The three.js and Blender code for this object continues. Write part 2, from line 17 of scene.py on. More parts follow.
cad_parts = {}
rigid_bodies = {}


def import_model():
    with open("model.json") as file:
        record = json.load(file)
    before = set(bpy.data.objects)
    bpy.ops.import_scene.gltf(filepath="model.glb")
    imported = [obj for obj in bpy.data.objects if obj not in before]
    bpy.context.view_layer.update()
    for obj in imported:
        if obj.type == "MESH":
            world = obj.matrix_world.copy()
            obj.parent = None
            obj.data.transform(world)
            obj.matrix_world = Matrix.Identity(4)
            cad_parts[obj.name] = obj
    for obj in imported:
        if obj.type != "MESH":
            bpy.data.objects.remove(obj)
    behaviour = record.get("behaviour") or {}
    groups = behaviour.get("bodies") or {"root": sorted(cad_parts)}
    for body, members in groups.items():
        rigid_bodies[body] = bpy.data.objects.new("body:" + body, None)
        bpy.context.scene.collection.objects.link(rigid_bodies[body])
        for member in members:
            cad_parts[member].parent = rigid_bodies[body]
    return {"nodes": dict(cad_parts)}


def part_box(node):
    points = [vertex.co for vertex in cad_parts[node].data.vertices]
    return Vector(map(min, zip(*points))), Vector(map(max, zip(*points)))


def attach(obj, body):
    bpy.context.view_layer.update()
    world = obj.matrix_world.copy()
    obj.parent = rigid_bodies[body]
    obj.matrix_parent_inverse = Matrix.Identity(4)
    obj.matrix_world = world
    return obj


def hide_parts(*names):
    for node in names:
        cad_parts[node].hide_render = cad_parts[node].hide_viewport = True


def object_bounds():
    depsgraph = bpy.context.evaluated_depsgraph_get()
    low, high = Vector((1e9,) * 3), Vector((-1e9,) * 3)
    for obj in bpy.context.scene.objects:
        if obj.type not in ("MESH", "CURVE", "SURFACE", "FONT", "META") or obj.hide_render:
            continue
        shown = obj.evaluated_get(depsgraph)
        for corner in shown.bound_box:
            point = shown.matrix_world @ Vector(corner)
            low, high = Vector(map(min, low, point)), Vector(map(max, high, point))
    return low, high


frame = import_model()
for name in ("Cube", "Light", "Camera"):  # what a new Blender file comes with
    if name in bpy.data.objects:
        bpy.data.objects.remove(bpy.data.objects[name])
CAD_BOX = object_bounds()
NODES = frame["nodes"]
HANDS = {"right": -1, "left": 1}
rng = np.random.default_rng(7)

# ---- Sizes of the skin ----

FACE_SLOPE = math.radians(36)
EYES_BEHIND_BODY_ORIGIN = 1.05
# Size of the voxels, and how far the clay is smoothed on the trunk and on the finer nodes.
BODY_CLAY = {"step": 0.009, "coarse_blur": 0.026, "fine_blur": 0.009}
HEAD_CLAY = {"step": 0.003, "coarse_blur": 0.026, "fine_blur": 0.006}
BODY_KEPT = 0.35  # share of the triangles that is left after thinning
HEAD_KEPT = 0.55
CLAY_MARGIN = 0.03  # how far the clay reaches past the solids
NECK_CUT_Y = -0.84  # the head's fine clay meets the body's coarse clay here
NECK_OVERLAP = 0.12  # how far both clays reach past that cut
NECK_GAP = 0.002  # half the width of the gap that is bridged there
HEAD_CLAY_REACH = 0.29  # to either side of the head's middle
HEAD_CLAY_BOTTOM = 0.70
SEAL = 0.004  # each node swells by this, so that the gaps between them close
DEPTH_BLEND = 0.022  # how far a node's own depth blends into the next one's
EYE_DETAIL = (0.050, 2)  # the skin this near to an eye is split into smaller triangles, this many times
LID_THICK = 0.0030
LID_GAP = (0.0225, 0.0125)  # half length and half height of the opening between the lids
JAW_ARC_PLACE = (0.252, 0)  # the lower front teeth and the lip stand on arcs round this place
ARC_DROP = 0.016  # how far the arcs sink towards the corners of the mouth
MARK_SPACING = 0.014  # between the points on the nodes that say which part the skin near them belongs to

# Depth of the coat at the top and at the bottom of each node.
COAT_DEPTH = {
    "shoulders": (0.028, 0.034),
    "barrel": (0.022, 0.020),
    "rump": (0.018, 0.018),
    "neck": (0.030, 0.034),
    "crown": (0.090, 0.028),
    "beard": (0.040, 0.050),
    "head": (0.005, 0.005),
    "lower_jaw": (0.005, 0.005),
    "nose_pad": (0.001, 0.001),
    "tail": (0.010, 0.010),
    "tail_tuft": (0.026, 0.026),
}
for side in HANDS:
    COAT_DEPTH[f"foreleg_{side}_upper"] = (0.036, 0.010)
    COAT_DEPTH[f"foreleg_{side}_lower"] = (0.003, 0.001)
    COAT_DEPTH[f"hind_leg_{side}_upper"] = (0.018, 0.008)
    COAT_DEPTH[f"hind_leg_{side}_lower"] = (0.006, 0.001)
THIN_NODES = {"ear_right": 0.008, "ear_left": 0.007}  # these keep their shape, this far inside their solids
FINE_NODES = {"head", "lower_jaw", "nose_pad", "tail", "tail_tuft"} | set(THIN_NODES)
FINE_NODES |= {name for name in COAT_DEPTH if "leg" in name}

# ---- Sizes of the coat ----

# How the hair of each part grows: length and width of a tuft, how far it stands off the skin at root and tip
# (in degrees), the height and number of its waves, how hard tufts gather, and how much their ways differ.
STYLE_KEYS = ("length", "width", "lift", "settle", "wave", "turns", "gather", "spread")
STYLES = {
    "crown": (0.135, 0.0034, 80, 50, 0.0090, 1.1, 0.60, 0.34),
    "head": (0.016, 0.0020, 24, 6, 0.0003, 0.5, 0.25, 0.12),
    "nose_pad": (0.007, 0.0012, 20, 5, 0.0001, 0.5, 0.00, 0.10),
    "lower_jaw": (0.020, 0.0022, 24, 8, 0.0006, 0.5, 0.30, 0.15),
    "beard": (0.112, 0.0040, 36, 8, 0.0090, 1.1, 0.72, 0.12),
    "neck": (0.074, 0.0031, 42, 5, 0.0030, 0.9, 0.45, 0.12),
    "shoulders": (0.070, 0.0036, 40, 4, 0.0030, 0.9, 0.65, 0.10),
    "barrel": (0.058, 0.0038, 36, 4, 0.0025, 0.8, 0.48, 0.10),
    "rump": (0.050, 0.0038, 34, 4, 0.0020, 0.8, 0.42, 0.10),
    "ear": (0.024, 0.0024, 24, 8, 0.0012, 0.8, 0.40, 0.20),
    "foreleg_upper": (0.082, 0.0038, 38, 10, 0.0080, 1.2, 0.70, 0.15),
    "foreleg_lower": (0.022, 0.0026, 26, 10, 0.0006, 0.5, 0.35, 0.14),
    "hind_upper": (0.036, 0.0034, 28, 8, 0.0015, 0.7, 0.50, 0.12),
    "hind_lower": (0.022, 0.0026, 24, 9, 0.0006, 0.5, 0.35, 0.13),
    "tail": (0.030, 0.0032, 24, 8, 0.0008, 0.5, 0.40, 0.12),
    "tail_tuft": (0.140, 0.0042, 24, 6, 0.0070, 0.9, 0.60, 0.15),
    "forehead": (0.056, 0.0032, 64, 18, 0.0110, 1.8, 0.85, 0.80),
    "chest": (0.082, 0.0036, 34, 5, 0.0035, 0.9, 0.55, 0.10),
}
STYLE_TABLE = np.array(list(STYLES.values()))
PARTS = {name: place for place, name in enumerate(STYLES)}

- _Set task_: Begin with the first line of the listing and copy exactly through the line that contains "obj.data.transform(world)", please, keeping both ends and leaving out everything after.

- _Response below_:
The three.js and Blender code for this object continues. Write part 2, from line 17 of scene.py on. More parts follow.
cad_parts = {}
rigid_bodies = {}


def import_model():
    with open("model.json") as file:
        record = json.load(file)
    before = set(bpy.data.objects)
    bpy.ops.import_scene.gltf(filepath="model.glb")
    imported = [obj for obj in bpy.data.objects if obj not in before]
    bpy.context.view_layer.update()
    for obj in imported:
        if obj.type == "MESH":
            world = obj.matrix_world.copy()
            obj.parent = None
            obj.data.transform(world)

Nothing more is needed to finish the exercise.